[Entries with parts and joints]
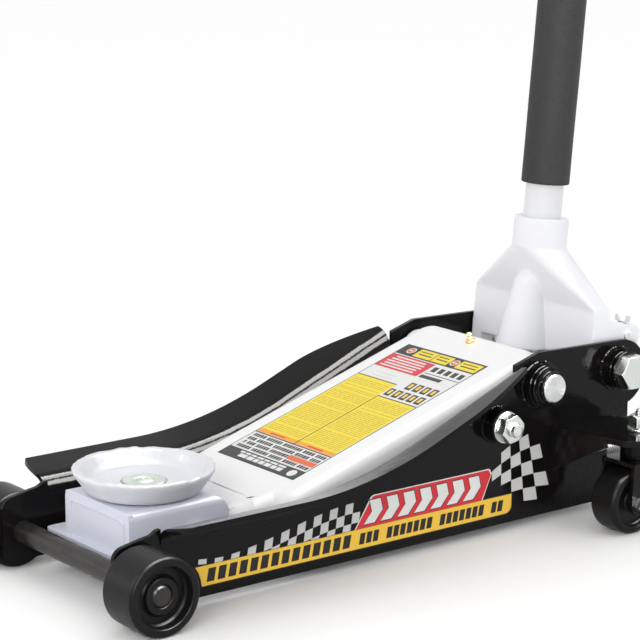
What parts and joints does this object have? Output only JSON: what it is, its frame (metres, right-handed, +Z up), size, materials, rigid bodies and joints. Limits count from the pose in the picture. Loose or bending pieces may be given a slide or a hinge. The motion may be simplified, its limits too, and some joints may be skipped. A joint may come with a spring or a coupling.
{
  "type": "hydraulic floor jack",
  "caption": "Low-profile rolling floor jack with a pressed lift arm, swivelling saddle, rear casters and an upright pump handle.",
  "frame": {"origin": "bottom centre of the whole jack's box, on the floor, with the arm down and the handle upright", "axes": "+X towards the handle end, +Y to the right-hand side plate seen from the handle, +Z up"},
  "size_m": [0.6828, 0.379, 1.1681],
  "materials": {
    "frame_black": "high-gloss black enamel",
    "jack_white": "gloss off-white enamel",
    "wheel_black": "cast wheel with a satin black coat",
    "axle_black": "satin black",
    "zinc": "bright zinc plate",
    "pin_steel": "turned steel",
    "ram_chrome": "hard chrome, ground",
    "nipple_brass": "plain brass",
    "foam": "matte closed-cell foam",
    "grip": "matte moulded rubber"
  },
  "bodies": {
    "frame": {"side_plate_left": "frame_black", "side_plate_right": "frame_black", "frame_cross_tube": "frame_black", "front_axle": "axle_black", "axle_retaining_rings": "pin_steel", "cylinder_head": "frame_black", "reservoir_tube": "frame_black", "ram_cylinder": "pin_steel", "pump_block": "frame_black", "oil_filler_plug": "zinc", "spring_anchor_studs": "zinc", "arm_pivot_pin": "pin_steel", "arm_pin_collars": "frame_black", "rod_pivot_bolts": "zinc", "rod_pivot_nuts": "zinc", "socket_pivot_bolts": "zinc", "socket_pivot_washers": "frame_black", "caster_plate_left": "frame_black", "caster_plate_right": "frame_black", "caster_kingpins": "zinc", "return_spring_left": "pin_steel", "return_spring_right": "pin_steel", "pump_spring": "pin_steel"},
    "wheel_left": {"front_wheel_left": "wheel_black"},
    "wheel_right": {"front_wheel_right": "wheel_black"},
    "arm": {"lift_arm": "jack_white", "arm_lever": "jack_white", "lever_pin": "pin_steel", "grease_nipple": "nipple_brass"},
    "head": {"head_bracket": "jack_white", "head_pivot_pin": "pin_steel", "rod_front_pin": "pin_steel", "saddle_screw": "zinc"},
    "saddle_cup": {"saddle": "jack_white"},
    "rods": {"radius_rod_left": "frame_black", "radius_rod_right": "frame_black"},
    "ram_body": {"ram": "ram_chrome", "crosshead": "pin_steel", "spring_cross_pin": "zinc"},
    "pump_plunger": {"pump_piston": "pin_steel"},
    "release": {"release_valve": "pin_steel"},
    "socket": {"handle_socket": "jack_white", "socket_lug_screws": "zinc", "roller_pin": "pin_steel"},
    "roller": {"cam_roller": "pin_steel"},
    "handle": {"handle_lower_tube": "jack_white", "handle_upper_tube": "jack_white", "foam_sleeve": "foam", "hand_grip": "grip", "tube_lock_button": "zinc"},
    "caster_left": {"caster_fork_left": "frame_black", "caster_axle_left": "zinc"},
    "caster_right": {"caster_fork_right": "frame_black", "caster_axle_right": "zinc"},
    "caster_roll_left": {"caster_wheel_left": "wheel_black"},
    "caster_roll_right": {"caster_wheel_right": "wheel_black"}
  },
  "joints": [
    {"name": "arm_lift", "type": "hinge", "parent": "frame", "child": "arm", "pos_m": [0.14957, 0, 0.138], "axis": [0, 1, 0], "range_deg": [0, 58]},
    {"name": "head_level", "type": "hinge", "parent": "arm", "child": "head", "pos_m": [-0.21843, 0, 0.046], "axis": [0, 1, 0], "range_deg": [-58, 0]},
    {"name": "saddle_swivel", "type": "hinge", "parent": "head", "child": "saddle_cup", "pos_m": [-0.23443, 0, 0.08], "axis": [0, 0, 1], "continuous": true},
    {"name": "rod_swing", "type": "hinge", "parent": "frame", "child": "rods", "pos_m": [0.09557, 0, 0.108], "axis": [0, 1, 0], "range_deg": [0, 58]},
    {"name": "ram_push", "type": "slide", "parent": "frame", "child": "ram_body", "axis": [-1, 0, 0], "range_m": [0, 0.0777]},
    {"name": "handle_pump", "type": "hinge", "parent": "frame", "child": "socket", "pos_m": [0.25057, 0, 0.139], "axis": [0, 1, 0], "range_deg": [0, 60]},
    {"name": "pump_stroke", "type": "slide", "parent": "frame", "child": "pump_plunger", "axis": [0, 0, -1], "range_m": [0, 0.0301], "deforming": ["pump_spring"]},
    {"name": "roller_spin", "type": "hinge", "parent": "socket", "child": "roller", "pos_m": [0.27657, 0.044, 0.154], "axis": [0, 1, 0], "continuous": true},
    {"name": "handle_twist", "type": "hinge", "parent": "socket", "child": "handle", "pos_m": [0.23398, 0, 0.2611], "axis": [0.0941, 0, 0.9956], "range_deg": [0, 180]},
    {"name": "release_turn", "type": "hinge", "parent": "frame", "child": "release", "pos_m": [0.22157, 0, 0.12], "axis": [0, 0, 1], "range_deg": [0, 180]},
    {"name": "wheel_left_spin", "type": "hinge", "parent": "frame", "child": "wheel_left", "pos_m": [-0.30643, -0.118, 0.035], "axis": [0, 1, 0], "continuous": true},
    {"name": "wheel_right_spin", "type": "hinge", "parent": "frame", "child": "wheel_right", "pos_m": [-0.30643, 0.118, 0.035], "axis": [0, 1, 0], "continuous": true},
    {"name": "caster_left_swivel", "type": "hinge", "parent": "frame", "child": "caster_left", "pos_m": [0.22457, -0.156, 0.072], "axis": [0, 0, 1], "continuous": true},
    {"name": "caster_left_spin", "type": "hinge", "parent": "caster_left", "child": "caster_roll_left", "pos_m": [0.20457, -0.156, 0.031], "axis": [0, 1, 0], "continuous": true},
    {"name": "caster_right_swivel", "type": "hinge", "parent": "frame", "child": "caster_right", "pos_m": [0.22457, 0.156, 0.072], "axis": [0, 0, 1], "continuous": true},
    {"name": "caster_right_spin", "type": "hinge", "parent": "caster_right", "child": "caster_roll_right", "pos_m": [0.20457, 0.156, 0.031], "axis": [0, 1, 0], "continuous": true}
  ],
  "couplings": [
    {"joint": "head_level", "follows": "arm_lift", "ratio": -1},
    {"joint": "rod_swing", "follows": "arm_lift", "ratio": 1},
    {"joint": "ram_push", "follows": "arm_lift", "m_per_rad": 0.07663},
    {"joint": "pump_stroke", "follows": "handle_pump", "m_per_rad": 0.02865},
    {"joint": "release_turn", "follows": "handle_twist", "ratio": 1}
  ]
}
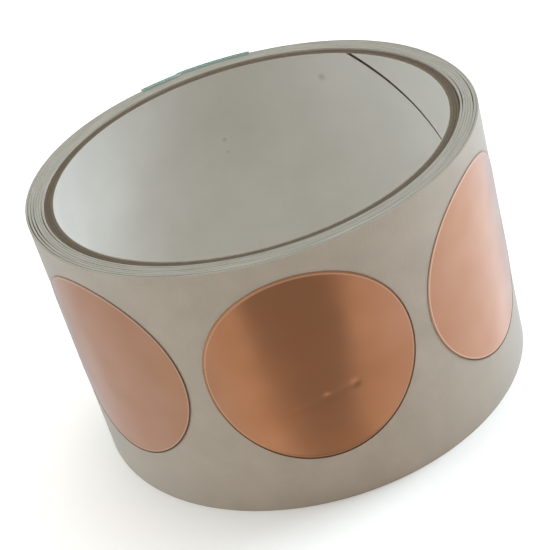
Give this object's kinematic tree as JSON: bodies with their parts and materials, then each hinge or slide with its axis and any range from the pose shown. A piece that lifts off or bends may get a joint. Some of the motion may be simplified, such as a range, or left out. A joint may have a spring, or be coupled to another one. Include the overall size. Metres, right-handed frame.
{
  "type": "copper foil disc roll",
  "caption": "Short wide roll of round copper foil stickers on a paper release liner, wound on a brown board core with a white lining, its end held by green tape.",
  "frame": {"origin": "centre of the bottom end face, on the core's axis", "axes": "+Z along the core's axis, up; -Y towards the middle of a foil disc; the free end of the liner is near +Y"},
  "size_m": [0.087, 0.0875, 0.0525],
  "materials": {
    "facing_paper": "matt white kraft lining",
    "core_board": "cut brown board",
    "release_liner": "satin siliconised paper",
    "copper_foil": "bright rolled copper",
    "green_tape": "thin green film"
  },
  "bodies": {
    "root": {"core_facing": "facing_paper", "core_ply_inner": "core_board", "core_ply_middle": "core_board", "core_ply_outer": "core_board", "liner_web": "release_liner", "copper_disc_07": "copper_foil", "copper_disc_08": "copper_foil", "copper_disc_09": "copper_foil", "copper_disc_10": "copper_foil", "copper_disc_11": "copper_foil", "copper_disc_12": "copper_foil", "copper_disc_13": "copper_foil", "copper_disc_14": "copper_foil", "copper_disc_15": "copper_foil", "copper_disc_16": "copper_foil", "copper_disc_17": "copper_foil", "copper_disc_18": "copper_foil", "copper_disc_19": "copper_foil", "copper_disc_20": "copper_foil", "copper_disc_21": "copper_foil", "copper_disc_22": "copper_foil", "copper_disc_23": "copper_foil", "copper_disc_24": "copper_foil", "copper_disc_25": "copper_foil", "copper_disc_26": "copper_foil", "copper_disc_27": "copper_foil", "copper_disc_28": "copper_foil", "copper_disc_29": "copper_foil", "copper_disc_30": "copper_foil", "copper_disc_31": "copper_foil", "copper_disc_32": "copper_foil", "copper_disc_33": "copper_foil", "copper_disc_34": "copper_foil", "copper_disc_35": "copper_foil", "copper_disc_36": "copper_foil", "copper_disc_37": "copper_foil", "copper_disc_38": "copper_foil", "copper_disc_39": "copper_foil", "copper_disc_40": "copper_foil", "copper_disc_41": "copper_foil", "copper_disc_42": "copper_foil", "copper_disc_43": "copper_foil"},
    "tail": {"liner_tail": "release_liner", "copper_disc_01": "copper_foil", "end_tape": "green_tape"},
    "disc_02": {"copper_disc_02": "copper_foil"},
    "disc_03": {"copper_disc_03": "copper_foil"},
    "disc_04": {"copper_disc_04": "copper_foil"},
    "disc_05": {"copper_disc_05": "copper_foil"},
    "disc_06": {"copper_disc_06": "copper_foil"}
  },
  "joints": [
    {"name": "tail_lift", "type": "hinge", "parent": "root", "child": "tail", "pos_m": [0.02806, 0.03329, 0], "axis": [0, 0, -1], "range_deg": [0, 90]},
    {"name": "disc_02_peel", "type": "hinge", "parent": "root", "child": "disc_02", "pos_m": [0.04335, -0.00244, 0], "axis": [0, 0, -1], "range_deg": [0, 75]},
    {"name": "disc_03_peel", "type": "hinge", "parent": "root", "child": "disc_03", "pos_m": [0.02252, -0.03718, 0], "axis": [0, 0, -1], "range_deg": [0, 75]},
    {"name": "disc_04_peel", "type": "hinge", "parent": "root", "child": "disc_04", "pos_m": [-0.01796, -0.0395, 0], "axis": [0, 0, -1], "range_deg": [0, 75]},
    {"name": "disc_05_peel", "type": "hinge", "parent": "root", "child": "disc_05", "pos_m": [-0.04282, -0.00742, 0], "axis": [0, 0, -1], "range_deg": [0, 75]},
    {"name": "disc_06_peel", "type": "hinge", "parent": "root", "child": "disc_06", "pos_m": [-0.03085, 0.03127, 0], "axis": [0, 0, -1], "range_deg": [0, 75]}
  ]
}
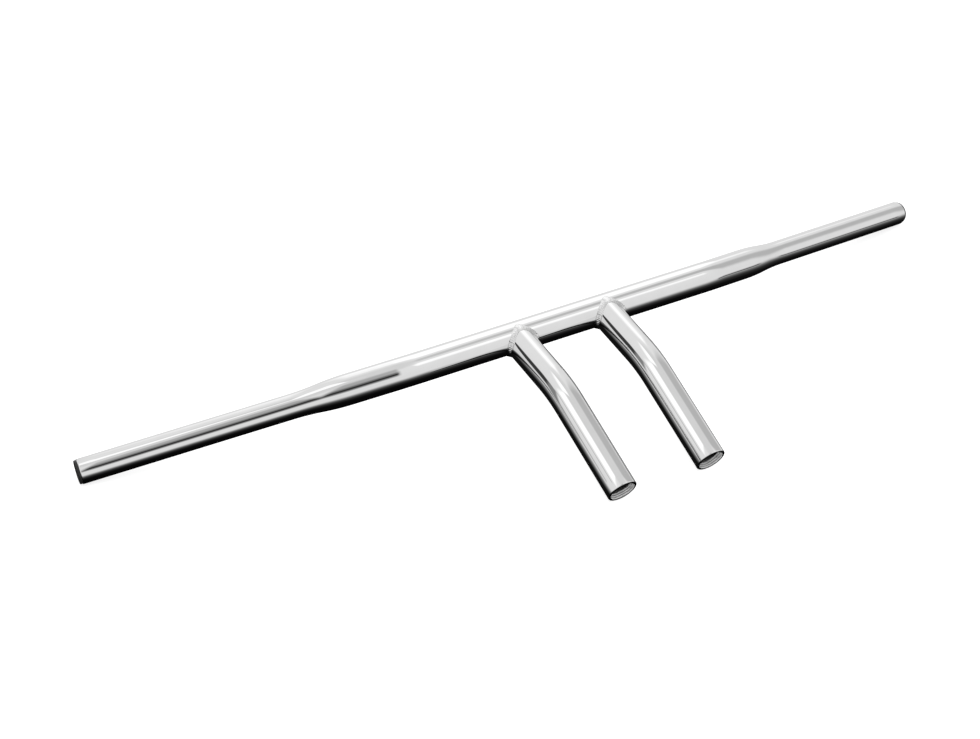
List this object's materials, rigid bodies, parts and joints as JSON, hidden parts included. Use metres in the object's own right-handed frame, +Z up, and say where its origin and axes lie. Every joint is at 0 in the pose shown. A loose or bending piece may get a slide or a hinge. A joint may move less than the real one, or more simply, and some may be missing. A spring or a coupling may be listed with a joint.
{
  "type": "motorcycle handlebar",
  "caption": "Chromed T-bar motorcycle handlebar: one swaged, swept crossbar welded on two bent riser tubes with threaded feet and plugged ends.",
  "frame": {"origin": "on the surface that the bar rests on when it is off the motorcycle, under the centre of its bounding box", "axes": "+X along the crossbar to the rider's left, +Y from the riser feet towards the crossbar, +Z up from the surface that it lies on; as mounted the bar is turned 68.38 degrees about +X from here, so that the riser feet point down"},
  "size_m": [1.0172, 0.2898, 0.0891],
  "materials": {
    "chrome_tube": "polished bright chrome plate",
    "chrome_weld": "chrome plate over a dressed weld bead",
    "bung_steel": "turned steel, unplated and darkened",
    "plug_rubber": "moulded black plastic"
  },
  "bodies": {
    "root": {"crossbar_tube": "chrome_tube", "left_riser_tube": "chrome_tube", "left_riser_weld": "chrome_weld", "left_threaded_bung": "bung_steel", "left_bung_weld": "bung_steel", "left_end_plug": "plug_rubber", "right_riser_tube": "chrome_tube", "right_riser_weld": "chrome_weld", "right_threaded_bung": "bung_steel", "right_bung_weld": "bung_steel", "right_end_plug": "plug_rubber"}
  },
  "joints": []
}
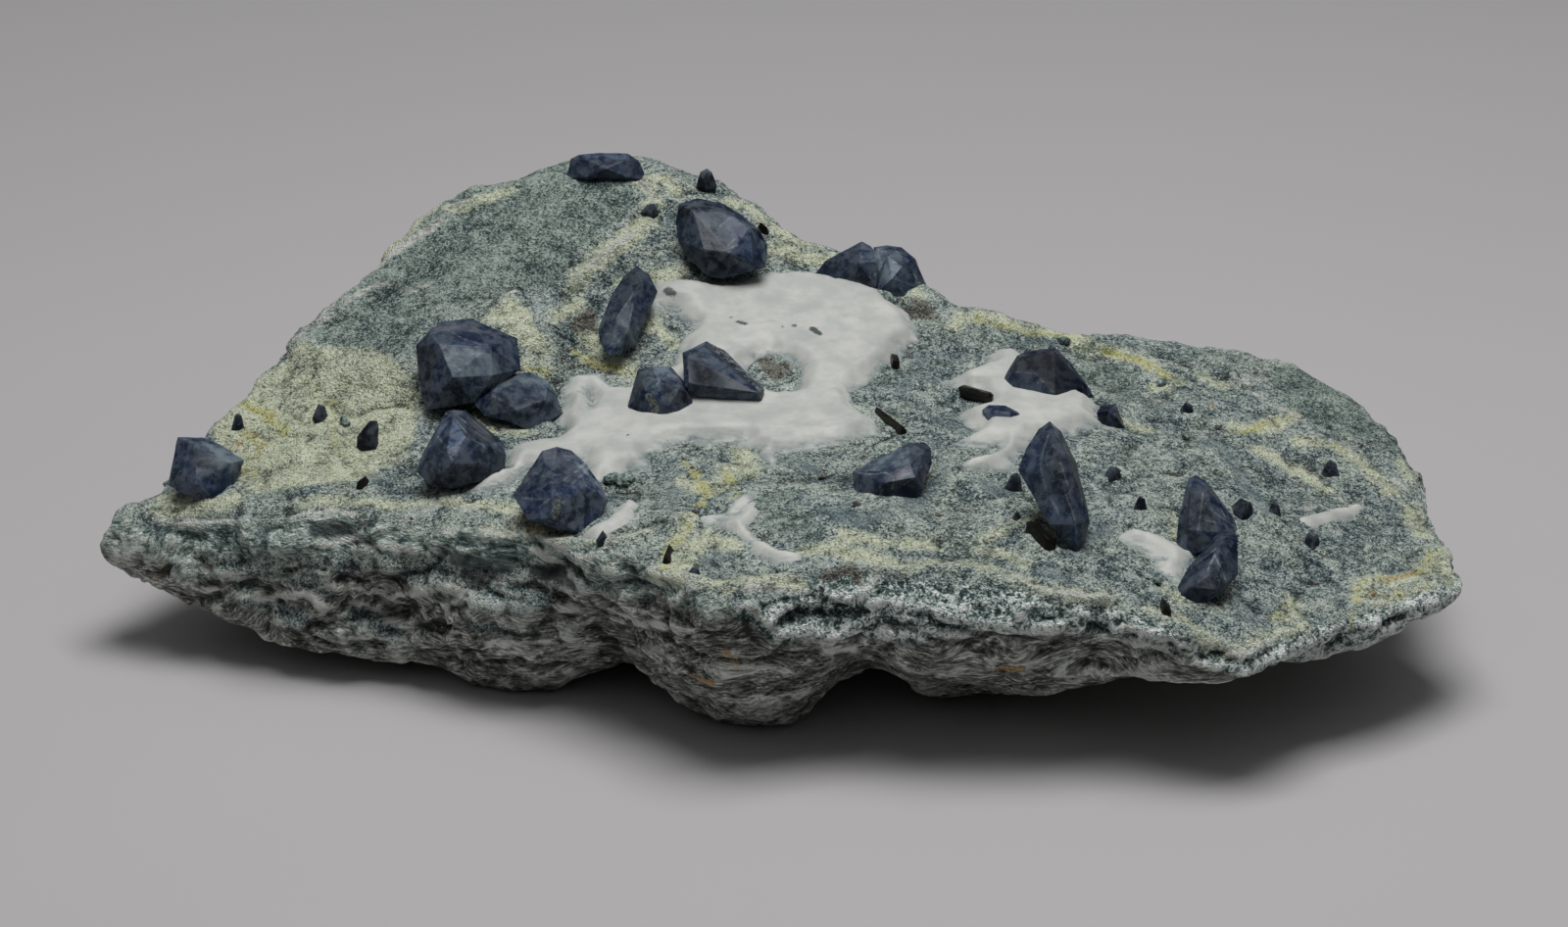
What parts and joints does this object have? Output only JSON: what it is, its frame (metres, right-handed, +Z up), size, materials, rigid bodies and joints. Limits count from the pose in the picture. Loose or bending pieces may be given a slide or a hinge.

__Problem requirements__
Reproduce exactly, with nothing added, the lines from the one that contains "List this object's" to the end of the data.

__Full output__
List this object's materials, rigid bodies, parts and joints as JSON, hidden parts included. Use metres in the object's own right-handed frame, +Z up, and say where its origin and axes lie. Every joint is at 0 in the pose shown. A loose or bending piece may get a slide or a hinge. A joint may move less than the real one, or more simply, and some may be missing. A spring or a coupling may be listed with a joint.
{
  "type": "motorcycle handlebar",
  "caption": "Chromed T-bar motorcycle handlebar: one swaged, swept crossbar welded on two bent riser tubes with threaded feet and plugged ends.",
  "frame": {"origin": "on the surface that the bar rests on when it is off the motorcycle, under the centre of its bounding box", "axes": "+X along the crossbar to the rider's left, +Y from the riser feet towards the crossbar, +Z up from the surface that it lies on; as mounted the bar is turned 68.38 degrees about +X from here, so that the riser feet point down"},
  "size_m": [1.0172, 0.2898, 0.0891],
  "materials": {
    "chrome_tube": "polished bright chrome plate",
    "chrome_weld": "chrome plate over a dressed weld bead",
    "bung_steel": "turned steel, unplated and darkened",
    "plug_rubber": "moulded black plastic"
  },
  "bodies": {
    "root": {"crossbar_tube": "chrome_tube", "left_riser_tube": "chrome_tube", "left_riser_weld": "chrome_weld", "left_threaded_bung": "bung_steel", "left_bung_weld": "bung_steel", "left_end_plug": "plug_rubber", "right_riser_tube": "chrome_tube", "right_riser_weld": "chrome_weld", "right_threaded_bung": "bung_steel", "right_bung_weld": "bung_steel", "right_end_plug": "plug_rubber"}
  },
  "joints": []
}
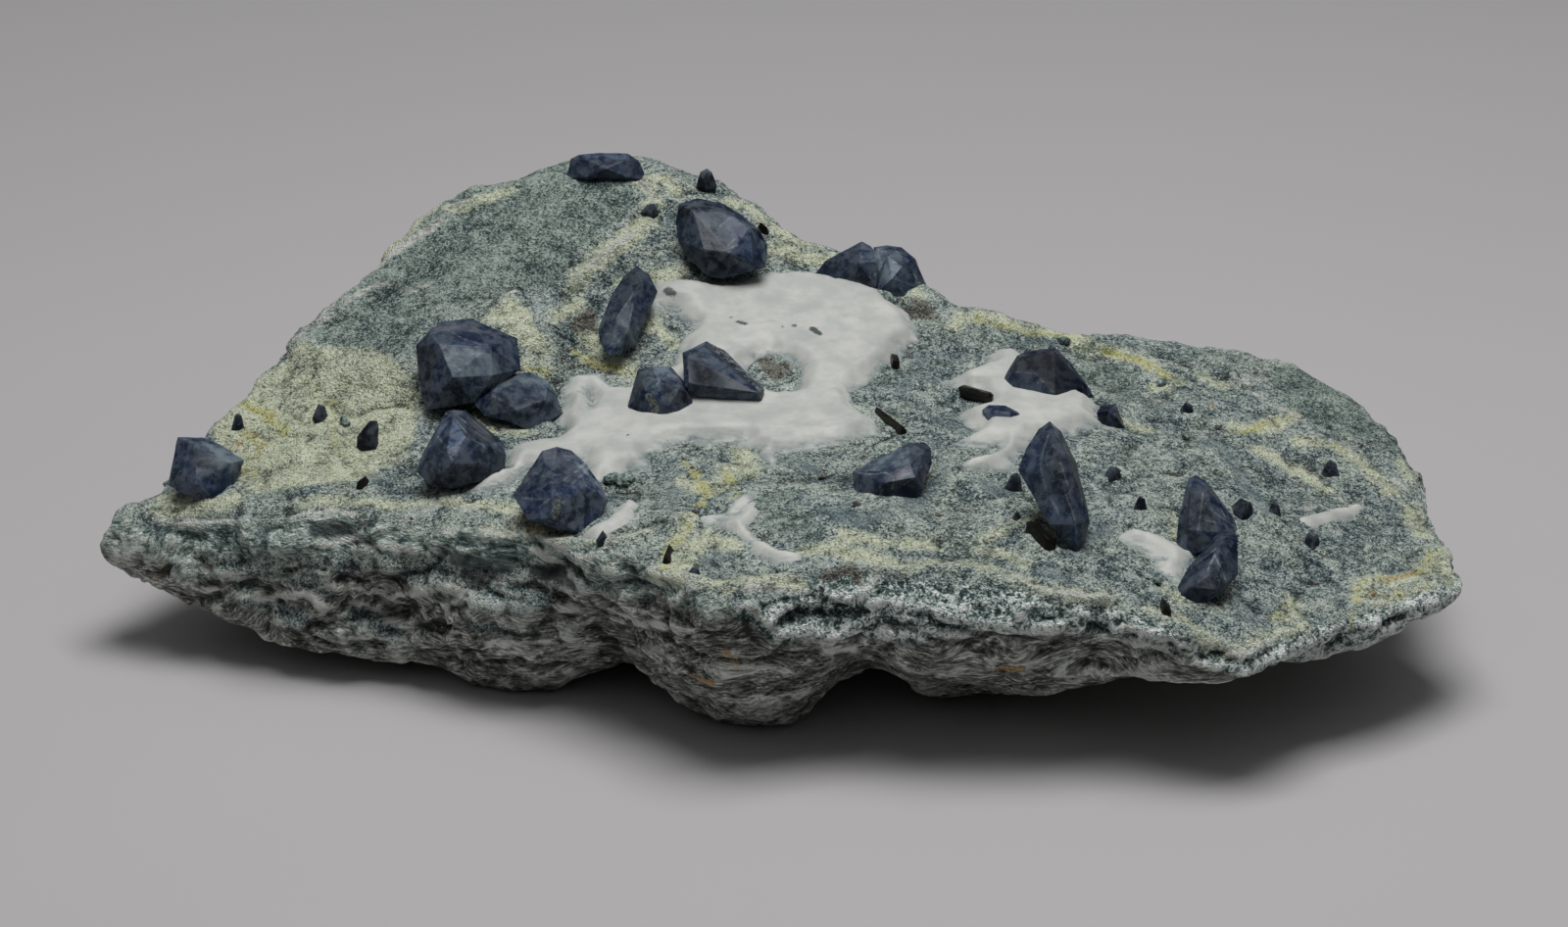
What parts and joints does this object have? Output only JSON: what it is, its frame (metres, right-handed, +Z up), size, materials, rigid bodies and joints. Limits count from the pose in the picture. Loose or bending pieces may be given a slide or a hinge.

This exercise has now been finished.